View on GitHub

Turku-neural-parser-pipeline

A neural parsing pipeline for segmentation, morphological tagging, dependency parsing and lemmatization with pre-trained models for more than 50 languages. Top ranker in the CoNLL-18 Shared Task.

Docker

Docker on OSX and Windows

Docker on OSX and Windows is configured with a default tight memory limit which needs to be increased. Reaching this limit manifests itself by the Docker container hanging indefinitely. See issue #15.

Input encoding on Windows

In case you get encoding issues in Windows PowerShell, try to enforce utf-8 as shown in issue #21

We provide docker images for both cpu and gpu architectures. When launching a container based upon these images, it is possible to select:

Whether to run the parser in a one-shot stdin-stdout streaming mode or a server mode which does not reload the model on every request
Which of the language models included with the image to use
Which pipeline from the model to run

Note that in order to run the gpu images, you need the nvidia-docker successfully installed. Please make sure you are able to successfully run it before trying to run the parser gpu images.

Ready-made images

Ready-made Docker images are published in the TurkuNLP Docker Hub where Docker can find them automatically. Currently there are images with the base parser environment for cpu and gpu, as well as an image with Finnish, Swedish, and English models, again for both cpu and gpu. To list the models and pipelines available in a particular image, you can run:

docker run --entrypoint ./list_models.sh turkunlp/turku-neural-parser:latest-fi-en-sv-cpu 

Streaming mode - one-off parsing of text

This is the simplest way to run the parser and is useful for one-off parsing of text. It is unsuitable for repeated requests, as running in this mode is subject to a major startup cost as the parser loads the large model, about one minute. To parse using one of the pre-made images with Finnish, Swedish and English models:

echo "Minulla on koira." | docker run -i turkunlp/turku-neural-parser:latest-fi-en-sv-cpu stream fi_tdt parse_plaintext > parsed.conllu

or if you have the NVidia-enabled docker, you can run the gpu version:

echo "Minulla on koira." | docker run --runtime=nvidia -i turkunlp/turku-neural-parser:latest-fi-en-sv-gpu stream fi_tdt parse_plaintext > parsed.conllu

And for English (the only change being that we specify the en_ewt model instead of fi_tdt):

echo "I don't have a goldfish." | docker run -i turkunlp/turku-neural-parser:latest-fi-en-sv-cpu stream en_ewt parse_plaintext > parsed.conllu

The general command to run the parser in this mode is:

docker run -i [image] stream [language_model] [pipeline]

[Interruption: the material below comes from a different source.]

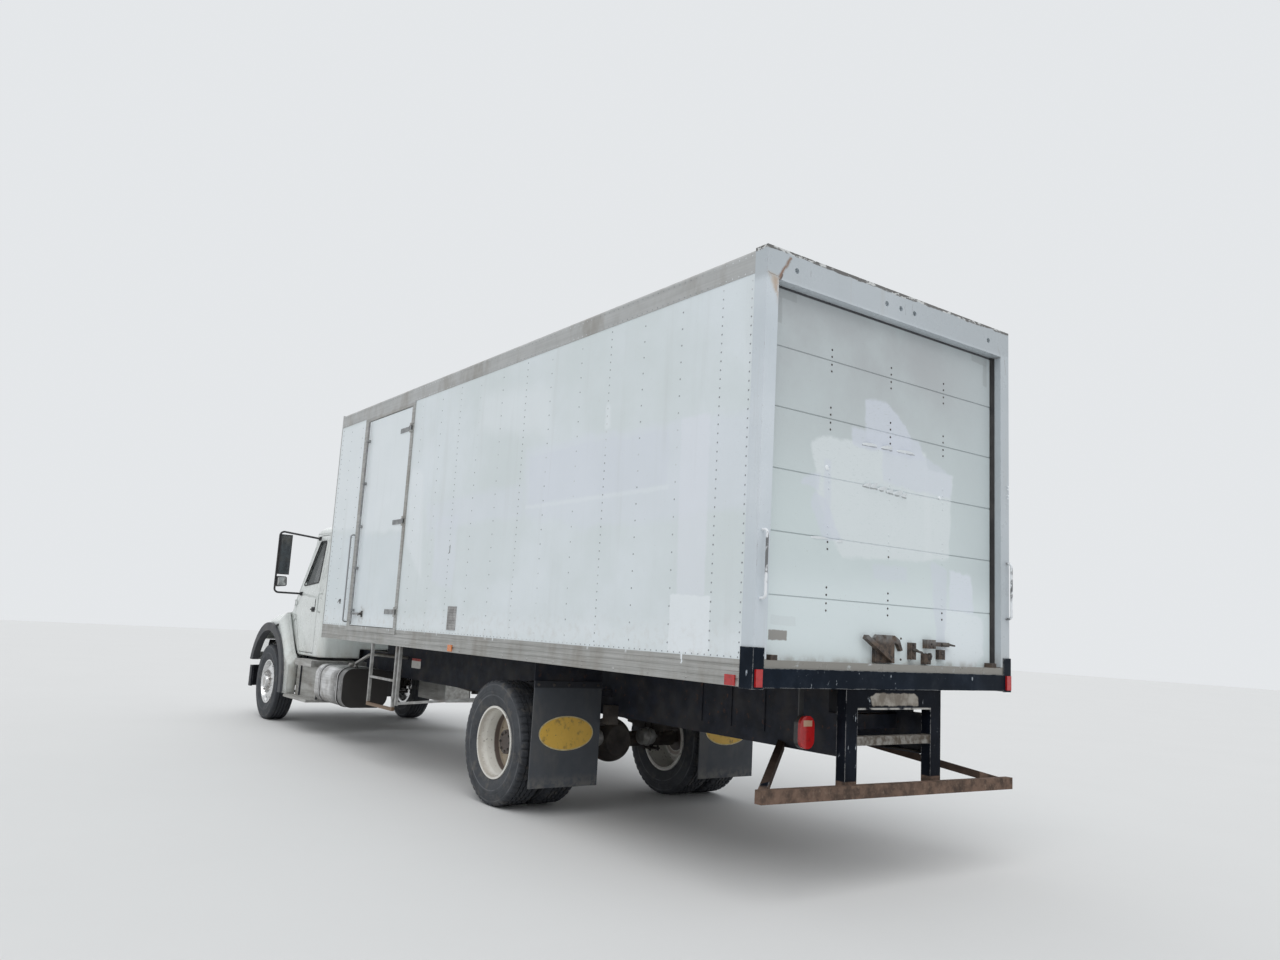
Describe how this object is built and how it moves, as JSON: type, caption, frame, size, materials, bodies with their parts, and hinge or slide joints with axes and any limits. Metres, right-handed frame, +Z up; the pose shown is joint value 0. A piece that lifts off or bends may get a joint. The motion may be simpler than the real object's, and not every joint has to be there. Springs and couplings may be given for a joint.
{
  "type": "box truck",
  "caption": "Long box truck with a conventional cab, tall van body, roll-up rear door, hinged side door above a ladder step, and a bent rear guard.",
  "frame": {"origin": "on the ground under the middle of the truck's bounding box", "axes": "+X towards the front of the truck, +Y to its left, +Z up"},
  "size_m": [11.187, 2.842, 3.979],
  "materials": {
    "white_body": "gloss",
    "white_wall": "satin",
    "mill_aluminium": "satin",
    "black_steel": "satin",
    "frame_black": "satin",
    "axle_iron": "matt",
    "engine_grey": "matt",
    "rusty_steel": "matt",
    "exhaust_steel": "dull",
    "tank_aluminium": "brushed",
    "bright_wheel": "polished",
    "white_wheel": "dirty",
    "tyre_rubber": "matt",
    "flap_rubber": "matt",
    "red_lens": "gloss",
    "amber_lens": "gloss",
    "dark_glass": "clear",
    "lamp_glass": "clear",
    "cab_trim": "matt",
    "black_plastic": "matt",
    "flare_grey": "matt",
    "deck_wood": "worn",
    "grille_dark": "matt"
  },
  "bodies": {
    "chassis": {"frame_rails": "frame_black", "frame_crossmembers": "frame_black", "leaf_springs": "axle_iron", "front_axle": "axle_iron", "rear_axle": "axle_iron", "engine": "engine_grey", "drive_shaft": "axle_iron", "exhaust": "exhaust_steel", "fuel_tank": "tank_aluminium", "cab_steps": "tank_aluminium", "air_tanks": "frame_black", "front_bumper": "black_steel", "mud_flaps": "flap_rubber", "underride_guard": "rusty_steel", "red_lamps": "red_lens", "amber_lamps": "amber_lens", "cab_floor": "cab_trim", "cab_back": "white_body", "cab_roof": "white_body", "cab_front": "white_body", "cab_glass": "dark_glass", "cab_interior": "cab_trim", "body_floor": "deck_wood", "body_sills": "frame_black", "side_wall_left": "white_wall", "side_wall_right": "white_wall", "front_wall": "white_wall", "roof_panel": "mill_aluminium", "body_rails": "mill_aluminium", "rear_frame": "white_body", "bumper_beam": "black_steel", "roll_door": "white_wall", "side_door_frame": "mill_aluminium", "side_ladder": "frame_black", "body_hardware": "white_body"},
    "hood_lid": {"hood": "white_body", "grille": "grille_dark", "headlamps": "lamp_glass", "fender_flares": "flare_grey"},
    "door_left": {"cab_door_left": "white_body", "door_glass_left": "dark_glass", "mirror_left": "black_plastic"},
    "door_right": {"cab_door_right": "white_body", "door_glass_right": "dark_glass", "mirror_right": "black_plastic"},
    "side_door_leaf": {"side_door": "white_wall", "side_door_hardware": "exhaust_steel"},
    "steering_left": {"knuckle_left": "axle_iron"},
    "steering_right": {"knuckle_right": "axle_iron"},
    "track_rod": {"tie_rod": "axle_iron"},
    "hand_wheel": {"steering_wheel": "black_plastic"},
    "wheel_front_left": {"front_tyre_left": "tyre_rubber", "front_wheel_left": "bright_wheel"},
    "wheel_front_right": {"front_tyre_right": "tyre_rubber", "front_wheel_right": "bright_wheel"},
    "wheel_rear_left": {"rear_tyres_left": "tyre_rubber", "rear_wheels_left": "white_wheel"},
    "wheel_rear_right": {"rear_tyres_right": "tyre_rubber", "rear_wheels_right": "white_wheel"}
  },
  "joints": [
    {"name": "steer_left", "type": "hinge", "parent": "chassis", "child": "steering_left", "pos_m": [4.6435, 0.88, 0.52], "axis": [0, 0, 1], "range_deg": [-32, 32]},
    {"name": "steer_right", "type": "hinge", "parent": "chassis", "child": "steering_right", "pos_m": [4.6435, -0.88, 0.52], "axis": [0, 0, 1], "range_deg": [-32, 32]},
    {"name": "tie_rod_pivot", "type": "hinge", "parent": "steering_left", "child": "track_rod", "pos_m": [4.4535, 0.88, 0.4], "axis": [0, 0, 1], "range_deg": [-32, 32]},
    {"name": "steering_wheel_turn", "type": "hinge", "parent": "chassis", "child": "hand_wheel", "pos_m": [3.7025, 0.5, 1.76], "axis": [-0.6157, 0, 0.788], "range_deg": [-544, 544]},
    {"name": "front_wheel_left_spin", "type": "hinge", "parent": "steering_left", "child": "wheel_front_left", "pos_m": [4.6435, 1.0275, 0.52], "axis": [0, 1, 0], "continuous": true},
    {"name": "front_wheel_right_spin", "type": "hinge", "parent": "steering_right", "child": "wheel_front_right", "pos_m": [4.6435, -1.0275, 0.52], "axis": [0, 1, 0], "continuous": true},
    {"name": "rear_wheels_left_spin", "type": "hinge", "parent": "chassis", "child": "wheel_rear_left", "pos_m": [-2.2585, 0.9145, 0.52], "axis": [0, 1, 0], "continuous": true},
    {"name": "rear_wheels_right_spin", "type": "hinge", "parent": "chassis", "child": "wheel_rear_right", "pos_m": [-2.2585, -0.9145, 0.52], "axis": [0, 1, 0], "continuous": true},
    {"name": "hood_tilt", "type": "hinge", "parent": "chassis", "child": "hood_lid", "pos_m": [5.3925, 0, 0.745], "axis": [0, 1, 0], "range_deg": [0, 55]},
    {"name": "cab_door_left_swing", "type": "hinge", "parent": "chassis", "child": "door_left", "pos_m": [4.0405, 1.045, 1.54], "axis": [0, 0, -1], "range_deg": [0, 70]},
    {"name": "cab_door_right_swing", "type": "hinge", "parent": "chassis", "child": "door_right", "pos_m": [4.0405, -1.045, 1.54], "axis": [0, 0, 1], "range_deg": [0, 70]},
    {"name": "side_door_swing", "type": "hinge", "parent": "chassis", "child": "side_door_leaf", "pos_m": [-0.1375, 1.3195, 2.523], "axis": [0, 0, 1], "range_deg": [0, 165]}
  ],
  "couplings": [
    {"joint": "steer_right", "follows": "steer_left", "ratio": 1},
    {"joint": "tie_rod_pivot", "follows": "steer_left", "ratio": -1},
    {"joint": "steering_wheel_turn", "follows": "steer_left", "ratio": 17}
  ]
}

Server mode - repeated requests

In this mode, the parser loads the model once, and can subsequently respond to repeated requests using HTTP requests. For example, using the gpu version:

docker run --runtime=nvidia -d -p 15000:7689 turkunlp/turku-neural-parser:latest-fi-en-sv-gpu server en_ewt parse_plaintext

and on cpu

docker run -d -p 15000:7689 turkunlp/turku-neural-parser:latest-fi-en-sv-cpu server en_ewt parse_plaintext

will start the parser in server mode, using the English en_ewt model and parse_plaintext pipeline, and will listen on the local port 15000 for requests once it has loaded the model. Note: There is nothing magical about the port number 15000, you can set it to any suitable port number. You can query the running parser as follows:

curl --request POST --header 'Content-Type: text/plain; charset=utf-8' --data-binary "This is an example sentence, nothing more, nothing less." http://localhost:15000 > parsed.conllu

or

curl --request POST --header 'Content-Type: text/plain; charset=utf-8' --data-binary @input_text.txt http://localhost:15000 > parsed.conllu

Images for other languages

Building a language-specific image is straightforward. For this you need to choose one of the available language models from here. These models refer to the various treebanks available at UniversalDependencies. Let us choose French and the GSD treebank model. That means the model name is fr_gsd and to parse plain text documents you would use the parse_plaintext pipeline. The hardware build parameter controls whether you want a gpu or cpu image.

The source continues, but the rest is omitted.